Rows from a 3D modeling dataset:
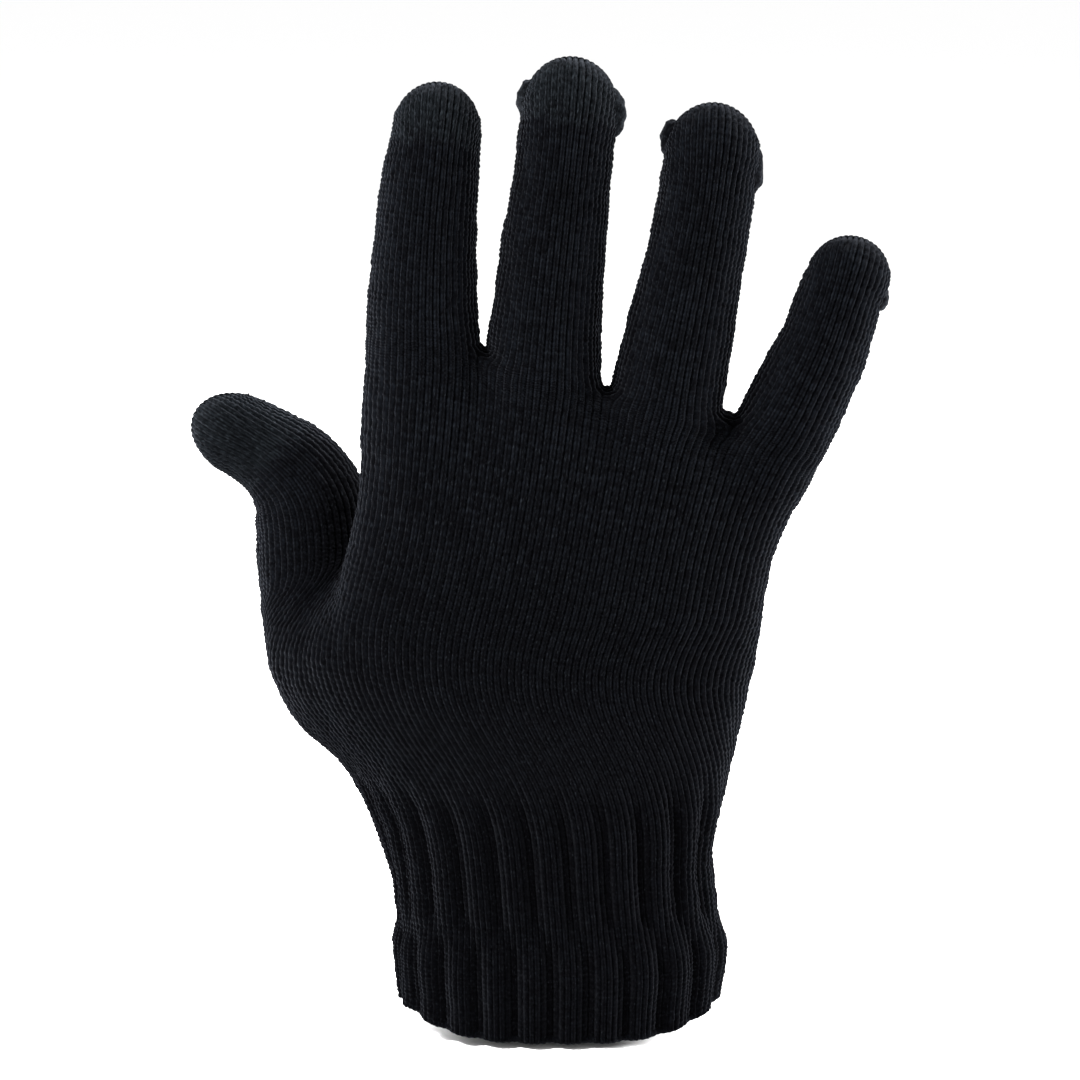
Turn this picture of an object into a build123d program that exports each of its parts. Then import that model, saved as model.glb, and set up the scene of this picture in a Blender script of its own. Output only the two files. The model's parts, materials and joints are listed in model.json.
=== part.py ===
"""A knitted touchscreen glove for the right hand, worn and held up, as it is when filled by a hand.

The frame's origin is the centre of the cuff's mouth. +Z runs from the cuff to the fingertips, +X from the
thumb's side to the little finger's, and +Y from the back of the hand to the palm. Sizes are in millimetres.
"""

from build123d import *
import math
import os
from dataclasses import dataclass

# ---- Fabric ------------------------------------------------------------------------------------------------
KNIT_WALL = 1.8
FINGER_DEPTH_SHARE = 0.87  # a filled finger tube's depth over its width

# ---- Cuff and hand -------------------------------------------------------------------------------------------
WELT_TOP_Z = 5.0
WRIST_Z = 40.0
RIB_TOP_Z = 60.0
WEB_TOP_Z = 148.0  # the webs between the fingers, midway across the hand
HAND_ROUNDING = 2.4  # power of the hand's rounded sections: 2 is an ellipse, and more is squarer
SECTION_POINTS = 24
# (height midway, left edge, right edge, half depth, slope in degrees down towards the little finger)
HAND_SECTIONS = (
    (0.0, -36.5, 36.5, 21.5, 0.0),
    (8.0, -36.8, 36.8, 21.5, 0.0),
    (20.0, -37.2, 37.0, 21.4, 0.0),
    (WRIST_Z, -37.0, 34.5, 20.5, 0.0),
    (RIB_TOP_Z, -42.5, 38.0, 19.0, 0.0),
    (85.0, -45.5, 43.5, 17.5, 0.0),
    (110.0, -46.5, 47.0, 15.5, 4.0),
    (132.0, -44.5, 51.5, 12.0, 9.0),
    (WEB_TOP_Z, -40.0, 46.0, 6.0, 14.0),
)
ELASTIC_RADIUS = 0.45
ELASTIC_COUNT = 6
ELASTIC_FIRST_Z = 8.0
ELASTIC_PITCH = 4.0

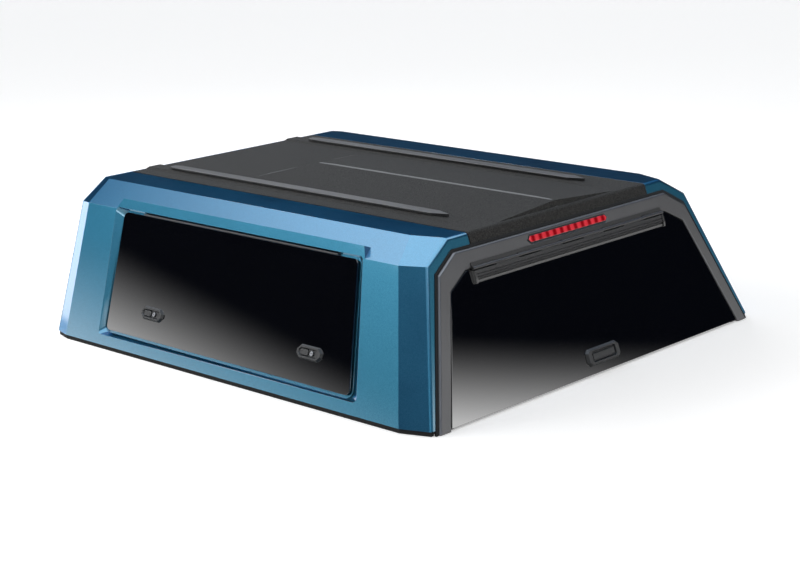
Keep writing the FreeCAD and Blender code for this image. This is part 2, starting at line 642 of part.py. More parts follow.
def rear_latch():
    """The gearbox behind the handle with its two drawn-in bolts on the glass."""
    u = HANDLE_Z / math.cos(REAR_RAKE)
    inner = REAR_GLASS_OUT - GLASS_T
    box = LATCH_BOX
    guide = BOLT_GUIDE
    bolt = LATCH_BOLT
    bolt_n = inner - box["depth"] / 2
    shapes = [rear.block((-box["half_w"], box["half_w"]), (u - box["half_u"], u + box["half_u"]),
                         (inner - box["depth"], inner))]
    for sign in (-1, 1):
        shapes.append(rear.block((sign * guide["start"], sign * guide["end"]),
                                 (u - guide["half_u"], u + guide["half_u"]), (inner - guide["depth"], inner)))
        shapes.append(rear.round_bar((sign * bolt["start"], u, bolt_n), (sign * bolt["end"], u, bolt_n),
                                     bolt["radius"]))
    return fused(shapes)


def strut_points(axis):
    """(n, u) of the fixed eye and of the door stud, from a hinge axis."""
    return ((axis[0] + STRUT_ANCHOR[0], axis[1] + STRUT_ANCHOR[1]),
            (axis[0] + STRUT_STUD[0], axis[1] + STRUT_STUD[1]))


def eye(panel, w, centre):
    n, u = centre
    ring = panel.round_bar((w - EYE_T / 2, u, n), (w + EYE_T / 2, u, n), EYE_R)
    return ring, panel.round_bar((w - EYE_T, u, n), (w + EYE_T, u, n), EYE_BORE_R)


def strut(panel, axis, w):
    """A gas strut lying closed in a plane across the hinge: its cylinder and its rod."""
    anchor, stud = strut_points(axis)
    length = math.hypot(stud[0] - anchor[0], stud[1] - anchor[1])
    way = ((stud[0] - anchor[0]) / length, (stud[1] - anchor[1]) / length)

    def bar(start, end, radius):
        points = [(w, anchor[1] + way[1] * d, anchor[0] + way[0] * d) for d in (start, end)]
        return panel.round_bar(points[0], points[1], radius)

    tube_end = length - TUBE_SHORT
    ring, bore = eye(panel, w, anchor)
    tube = bar(EYE_R - 1, tube_end, TUBE_R).cut(bar(2 * EYE_R, tube_end - TUBE_END, TUBE_R - 2))
    tube = tube.cut(bar(tube_end - TUBE_END, tube_end + 1, ROD_R + RUNNING))
    cylinder = tube.fuse(ring).cut(bore)
    ring, bore = eye(panel, w, stud)
    rod = bar(3 * EYE_R, length - EYE_R + 1, ROD_R).fuse(ring).cut(bore)
    return cylinder, rod


def fixed_bracket(panel, axis, w, outward, seat_n, reach):
    """The standing ear and pin at a strut's fixed eye, on a foot that reaches its jamb."""
    (n, u), _ = strut_points(axis)
    ear_w = w + outward * EYE_T
    foot = panel.block((ear_w, ear_w + outward * reach), (u - 11, u + 11), seat_n)
    ear_n = sorted((n - EYE_R, n + EYE_R, seat_n[0], seat_n[1]))
    ear = panel.block((ear_w, ear_w + outward * 4), (u - 11, u + 11), (ear_n[0], ear_n[-1]))
    pin = panel.round_bar((w - outward * (EYE_T / 2 + 2), u, n), (ear_w + outward, u, n), STRUT_PIN_R)
    return fused([foot, ear, pin])


def door_stud(panel, axis, w, outward, inner_n):
    """The plate on the glass with the short stud beside the rod's eye."""
    _, (n, u) = strut_points(axis)
    ear_w = w + outward * EYE_T
    plate_end = ear_w + outward * 6
    plate = panel.block((plate_end - outward * STUD_PLATE_W, plate_end),
                        (u - STUD_PLATE_W / 2, u + STUD_PLATE_W / 2), (inner_n - 3, inner_n))
    ear = panel.block((ear_w, ear_w + outward * 4), (u - EYE_R, u + EYE_R), (n - EYE_R, inner_n))
    pin = panel.round_bar((ear_w + outward, u, n), (w + outward * (EYE_T / 2 + 1.5), u, n), STRUT_PIN_R)
    return fused([plate, ear, pin])


def base_rail():
    """The right base rail: a flange along the skirt with the clamp holes, and a leg up the skin."""
    lean = math.tan(SIDE_LEAN)
    skin_x = SKIRT_HALF - SKIN / math.cos(SIDE_LEAN)
    low = BASE_SEAL_H
    x_in = SKIRT_HALF - RAIL_W
    profile = [(x_in, low), (skin_x, low), (skin_x - RAIL_LEG * lean, low + RAIL_LEG),
               (skin_x - RAIL_LEG * lean - RAIL_T, low + RAIL_LEG), (skin_x - RAIL_T - RAIL_T * lean, low + RAIL_T),
               (x_in, low + RAIL_T)]
    points = [V(x, -LENGTH, z) for x, z in profile]
    rail = Part.Face(Part.makePolygon(points + points[:1])).extrude(V(0, 2 * LENGTH, 0))
    rail = rail.common(hollow).cut(beyond(rear.origin, rear.n, FRAME_DEPTH)).cut(front_slab)
    for y in CLAMP_HOLES_Y:
        rail = rail.cut(Part.makeCylinder(CLAMP_HOLE_R, 4 * RAIL_T, V(SKIRT_HALF - CLAMP_HOLE_IN, y, 0)))
    return rail


def front_rail():
    """The flange along the front wall between the side rails."""
    x = SKIRT_HALF - RAIL_W
    y = front_y(BASE_SEAL_H) - RAIL_W
    flange = between(V(-x, y, BASE_SEAL_H), V(x, LENGTH, BASE_SEAL_H + RAIL_T))
    y_leg = front_y(BASE_SEAL_H) - SKIN - RAIL_T
    leg = between(V(-x, y_leg, BASE_SEAL_H), V(x, LENGTH, BASE_SEAL_H + RAIL_LEG))
    return flange.fuse(leg).removeSplitter().cut(front_slab)


def base_seal():
    """The strip that the canopy stands on, round both sides and the front."""
    low = BASE_SEAL_H
    corner_rear = (SKIRT_HALF - REAR_FACET["foot_in"], rear_y(low))
    kink_rear = (SKIRT_HALF, rear_y(low) + REAR_FACET["foot"])
    kink_front = (SKIRT_HALF, front_y(low) - FRONT_FACET["foot"])
    corner_front = (SKIRT_HALF - FRONT_FACET["foot_in"], front_y(low))
    right = [corner_rear, kink_rear, kink_front, corner_front]
    plan = right + [(-x, y) for x, y in reversed(right)]
    outline = inset(plan, SEAL_SET_IN)
    inner = inset(plan, [RAIL_W] * 7 + [-BIG / 10])

    def lift(points):
        corners = [V(x, y, 0) for x, y in points]
        return Part.Face(Part.makePolygon(corners + corners[:1])).extrude(V(0, 0, BASE_SEAL_H))

    seal = lift(outline).cut(lift(inner))
    seal = seal.cut(rear.slab(inset(frame_edge, -FRAME_GASKET_W), -FRAME_DEPTH, FRAME_PROUD))
    for y in CLAMP_HOLES_Y:
        hole = Part.makeCylinder(CLAMP_HOLE_R + CLAMP_HOLE_SLACK, 4 * BASE_SEAL_H,
                                 V(SKIRT_HALF - CLAMP_HOLE_IN, y, -BASE_SEAL_H))
        seal = seal.cut(hole).cut(mirrored(hole))
    return seal


def roof_braces():
    """Two bows under the roof that follow its inner face down onto the chamfers."""
    inner = body(SKIN + BRACE_DEPTH, floor=-BASE_SEAL_H)
    bows = []
    for y in BRACES_Y:
        span = between(V(-SKIRT_HALF, y, BRACE_FOOT), V(SKIRT_HALF, y + BRACE_W, TOP_Z))
        bows.append(hollow.cut(inner).common(span))
    return Part.makeCompound(bows)


def solids(shape):
    """The solids of a shape, as one solid or a compound."""
    found = shape.removeSplitter().Solids
    return found[0] if len(found) == 1 else Part.makeCompound(found)


def both(nodes, name, shape):
    """Adds a right-hand piece and its mirror image."""
    nodes[name + "_right"] = shape
    nodes[name + "_left"] = mirrored(shape)


def build():
    nodes = {}
    skin = shell()
    both(nodes, "side_panel", side_panel(skin))
    nodes["roof_panel"] = roof_panel(skin)
    below = rear_opened(body(SEAM_SUNK).cut(hollow).cut(front_slab))
    both(nodes, "roof_seam", roof_seam(below))
    both(nodes, "roof_track", roof_track())
    nodes["front_panel"], nodes["front_window"], nodes["front_window_seal"] = front_parts()
    frame, nodes["brake_lamp_housing"], nodes["brake_lamp_lens"] = lamp_parts(rear_frame())
    nodes["rear_frame"] = frame
    nodes["rear_frame_gasket"], nodes["rear_door_seal"] = rear_seals()
    both(nodes, "base_rail", base_rail())
    nodes["base_rail_front"] = front_rail()
    nodes["base_seal"] = base_seal()
    nodes["roof_braces"] = roof_braces()

    nodes["rear_glass"] = rear_glass()
    nodes["rear_hinge_fixed"], nodes["rear_hinge_rail"] = rear_hinge()
    nodes["rear_handle_housing"], nodes["rear_handle_paddle"] = rear_handle()
    nodes["rear_latch"] = rear_latch()

    both(nodes, "side_glass", side_glass())
    both(nodes, "side_door_seal", side_seal())
    fixed, moving = side_hinge()
    both(nodes, "side_hinge_fixed", fixed)
    both(nodes, "side_hinge_leaf", moving)
    both(nodes, "side_locks", side_locks())

    rear_axis = (REAR_AXIS_N, rear_axis_u)
    side_axis = (SIDE_AXIS_N, side_axis_u)
    cylinder, rod = strut(rear, rear_axis, REAR_STRUT_X)
    both(nodes, "rear_strut_cylinder", cylinder)
    both(nodes, "rear_strut_rod", rod)
    inner = REAR_GLASS_OUT - GLASS_T
    stud = door_stud(rear, rear_axis, REAR_STRUT_X, 1, inner)
    nodes["rear_studs"] = Part.makeCompound([stud, mirrored(stud)])
    seat = (-FRAME_DEPTH + 4, -8.0)
    bracket = fixed_bracket(rear, rear_axis, REAR_STRUT_X, 1, seat, 3 * LEDGE).cut(frame)
    bracket = max(bracket.Solids, key=lambda s: s.Volume)
    brackets = [bracket, mirrored(bracket)]
    studs = []
    for place, outward in (("front", 1), ("rear", -1)):
        w = SIDE_STRUT_Y[place]
        cylinder, rod = strut(side, side_axis, w)
        both(nodes, "side_strut_cylinder_" + place, cylinder)
        both(nodes, "side_strut_rod_" + place, rod)
        studs.append(door_stud(side, side_axis, w, outward, -SIDE_GLASS_SUNK - GLASS_T))
        bracket = fixed_bracket(side, side_axis, w, outward, (PAN_N - 4, PAN_N), FOOT_REACH[place])
        brackets += [bracket, mirrored(bracket)]
    both(nodes, "side_studs", Part.makeCompound(studs))
    nodes["strut_brackets"] = Part.makeCompound(brackets)
    return nodes


os.makedirs("parts", exist_ok=True)
for name, shape in build().items():
    solids(shape).exportStep("parts/" + name + ".step")
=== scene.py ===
# Looks of a hard pickup canopy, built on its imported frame. Metres, X right, Y forward, Z up.
import json
import math

import bmesh
import bpy
from mathutils import Matrix, Vector
from mathutils.bvhtree import BVHTree


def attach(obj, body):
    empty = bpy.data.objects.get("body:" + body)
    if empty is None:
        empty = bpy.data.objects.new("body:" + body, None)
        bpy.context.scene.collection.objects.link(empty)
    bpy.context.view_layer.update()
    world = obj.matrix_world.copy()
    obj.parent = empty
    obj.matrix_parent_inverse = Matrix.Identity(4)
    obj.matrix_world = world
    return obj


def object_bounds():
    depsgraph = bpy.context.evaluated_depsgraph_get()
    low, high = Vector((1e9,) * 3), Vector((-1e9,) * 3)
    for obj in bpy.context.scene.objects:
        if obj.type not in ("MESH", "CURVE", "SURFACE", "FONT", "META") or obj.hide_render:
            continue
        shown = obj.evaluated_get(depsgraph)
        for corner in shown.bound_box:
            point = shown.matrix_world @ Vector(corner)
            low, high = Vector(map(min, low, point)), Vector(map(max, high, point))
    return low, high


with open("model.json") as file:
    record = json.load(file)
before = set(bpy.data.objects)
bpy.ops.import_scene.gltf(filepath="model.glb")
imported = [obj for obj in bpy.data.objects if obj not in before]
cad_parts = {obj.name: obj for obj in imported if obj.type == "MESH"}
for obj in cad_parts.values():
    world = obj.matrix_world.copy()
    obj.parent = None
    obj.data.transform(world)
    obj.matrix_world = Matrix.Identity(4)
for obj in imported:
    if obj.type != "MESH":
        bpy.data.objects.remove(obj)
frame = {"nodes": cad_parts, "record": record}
nodes = frame["nodes"]
cad_low, cad_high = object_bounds()
BODY_OF = {node: body for body, members in frame["record"]["behaviour"]["bodies"].items() for node in members}

# Camera: the photograph's own place, turned to the canopy and brought closer by a longer lens
CAMERA_AT = Vector((-4.628, -4.390, 1.815))
CAMERA_AIM = Vector((-0.021, -0.013, 0.149))
CAMERA_ROLL = math.radians(1.49)
PHOTO_WIDTH_PX = 800
PHOTO_FOCAL_PX = 1245.9
CLOSER = 1.5
SENSOR_MM = 36.0

# Studio, by direction: even light for dull surfaces; for gloss a low glow, dark walls and a pale ceiling.
# The glow's edge is lower to the rear right and at the sides than to the front left.
EVEN_LEVEL = 0.62
GLOW_SLOPE = (0.240, 0.212, 1.0)
GLOW_BULGE = 0.317
GLOW_FADE = (0.070, 0.011)
GLOW_CAP = (0.22, 0.28)
GLOW_SIDES = (0.10, 0.32)
GLOW_LEVEL = 3.5
HORIZON_FADE = (0.08, 0.11)
WALL_LEVEL = 0.015
WALL_TINT = (0.35, 0.50, 1.0, 1.0)
SKY_START = (0.30, 0.42)
SKY_LEVEL = 0.2
SKY_TINT = (0.08, 0.28, 1.0, 1.0)
CEILING_FADE = (0.58, 0.76)
CEILING_LEVEL = 3.9
CEILING_TINT = (0.80, 0.89, 1.0, 1.0)
FLOOR_LIFT = 0.30
LAMP_CELL = 0.018
WHITE = (1.0, 1.0, 1.0, 1.0)

# Edge radii by finish
EDGES = {"body_paint": 0.005, "roof_texture": 0.003, "frame_coat": 0.003, "tinted_glass": 0.0012,
         "black_rail": 0.0006, "seal_rubber": 0.0010, "black_plastic": 0.0012, "lamp_red": 0.0012,
         "strut_tube": 0.0008, "strut_rod": 0.0005}

# Nodes whose finish isn't their slot's
# The roof tracks take a pale grey finish: a painted sheen on their lit tops.
OTHER_FINISH = {"roof_track_left": "track_painted_sheen", "roof_track_right": "track_painted_sheen"}

# Nodes whose fine ribs take no rounding
RIBBED = ("rear_hinge_rail", "rear_hinge_fixed")

# Panels that meet at more than this angle, in radians, along more than this length stay crisp
FACET_ANGLE = 0.07
FACET_LENGTH = 0.1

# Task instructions
Everything from the line containing "Keep writing the" down to the line containing "return panel.round_bar(points[0], points[1], radius)" should be retyped exactly, both lines included, and nothing more.

# The solution
Keep writing the FreeCAD and Blender code for this image. This is part 2, starting at line 642 of part.py. More parts follow.
def rear_latch():
    """The gearbox behind the handle with its two drawn-in bolts on the glass."""
    u = HANDLE_Z / math.cos(REAR_RAKE)
    inner = REAR_GLASS_OUT - GLASS_T
    box = LATCH_BOX
    guide = BOLT_GUIDE
    bolt = LATCH_BOLT
    bolt_n = inner - box["depth"] / 2
    shapes = [rear.block((-box["half_w"], box["half_w"]), (u - box["half_u"], u + box["half_u"]),
                         (inner - box["depth"], inner))]
    for sign in (-1, 1):
        shapes.append(rear.block((sign * guide["start"], sign * guide["end"]),
                                 (u - guide["half_u"], u + guide["half_u"]), (inner - guide["depth"], inner)))
        shapes.append(rear.round_bar((sign * bolt["start"], u, bolt_n), (sign * bolt["end"], u, bolt_n),
                                     bolt["radius"]))
    return fused(shapes)


def strut_points(axis):
    """(n, u) of the fixed eye and of the door stud, from a hinge axis."""
    return ((axis[0] + STRUT_ANCHOR[0], axis[1] + STRUT_ANCHOR[1]),
            (axis[0] + STRUT_STUD[0], axis[1] + STRUT_STUD[1]))


def eye(panel, w, centre):
    n, u = centre
    ring = panel.round_bar((w - EYE_T / 2, u, n), (w + EYE_T / 2, u, n), EYE_R)
    return ring, panel.round_bar((w - EYE_T, u, n), (w + EYE_T, u, n), EYE_BORE_R)


def strut(panel, axis, w):
    """A gas strut lying closed in a plane across the hinge: its cylinder and its rod."""
    anchor, stud = strut_points(axis)
    length = math.hypot(stud[0] - anchor[0], stud[1] - anchor[1])
    way = ((stud[0] - anchor[0]) / length, (stud[1] - anchor[1]) / length)

    def bar(start, end, radius):
        points = [(w, anchor[1] + way[1] * d, anchor[0] + way[0] * d) for d in (start, end)]
        return panel.round_bar(points[0], points[1], radius)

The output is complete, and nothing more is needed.